Mary, in the meantime, will be in the clinic’s day room, commenting on network TV’s new season. Her experience will show that it is a good idea to get out of a mental clinic as fast as possible. George and Martha will drive to the clinic to visit her, and George will get out of the car and vanish, never to be seen again. Explaining his disappearance, Martha will say: “He vanished in the blind spot of the rear-view mirror.”

 

With Mary out of commission, Tom will get involved with Miss Tippytoes, a 51-year-old-but-still-glamorous Western star and C.B.-radio freak, played by Gloria DeHaven.

 

New areas of controversy, including wife abuse, lesbianism and terrorism, will be explored. One of the characters will try to make a plutonium bomb. Mary’s sister, Cathy, will get pregnant, but who is the father?

 

Topicality will be kept up with new characters such as Jack and Jill Renquist, based on Bo and Peep, the couple whose followers expected to be taken to outer space. There will also be an oblique plug for a Presidential candidate.

 

After I watched “MH2” eight hours a day, it finally dawned on me that the show is a dissonant hymn to affluence. Our society, Lear seems to be saying, breeds infantilism and alienation.
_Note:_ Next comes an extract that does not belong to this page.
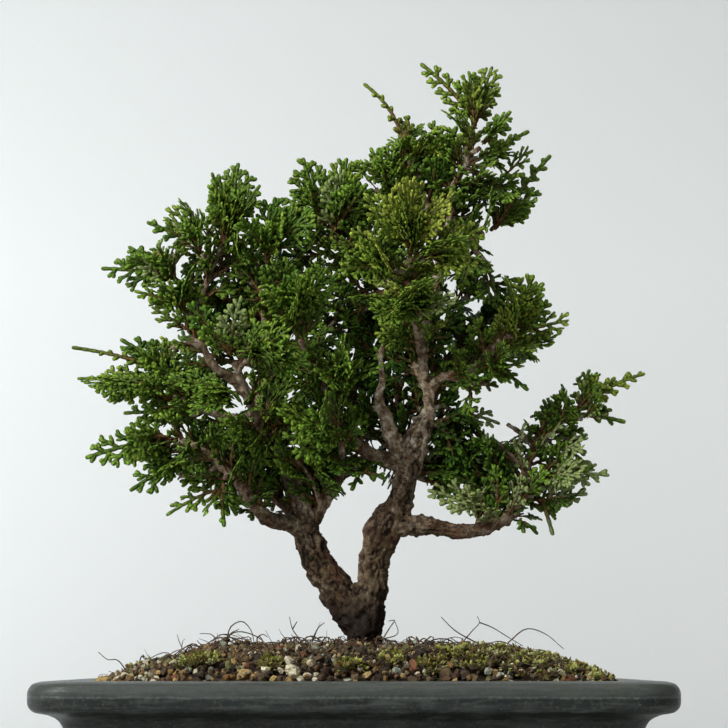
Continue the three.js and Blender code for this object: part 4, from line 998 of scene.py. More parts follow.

But it is perhaps the only society in which the blue-collar class can afford the luxury of meditating on the meaning of life. Two thirds of humanity is too busy scratching for a living to ask itself questions about happiness. Mary Hartman has reached a level of economic and personal freedom that allows her to worry about her life style and her sex life rather than about how she is going to feed her family (she worries about what she is going to feed them, not how).

 

Far from being a critique of capitalism, “MH2” can be seen as a statement in defense of a system that liberates the working class from material concerns and gives them access to the neuroses that were once reserved for their “betters.” Mary and Tom and Dennis are concerned with self-improvement. They are looking for more meaningful lives (if such a thing could be packaged, they would stock up). They are a part of the human-potential generation. That is why, unlike “All in the Family,” which Lear adapted from a popular English sitcom, “Till Death Do Us Part,” “Mary Hartman” is a uniquely American show. It could only happen here.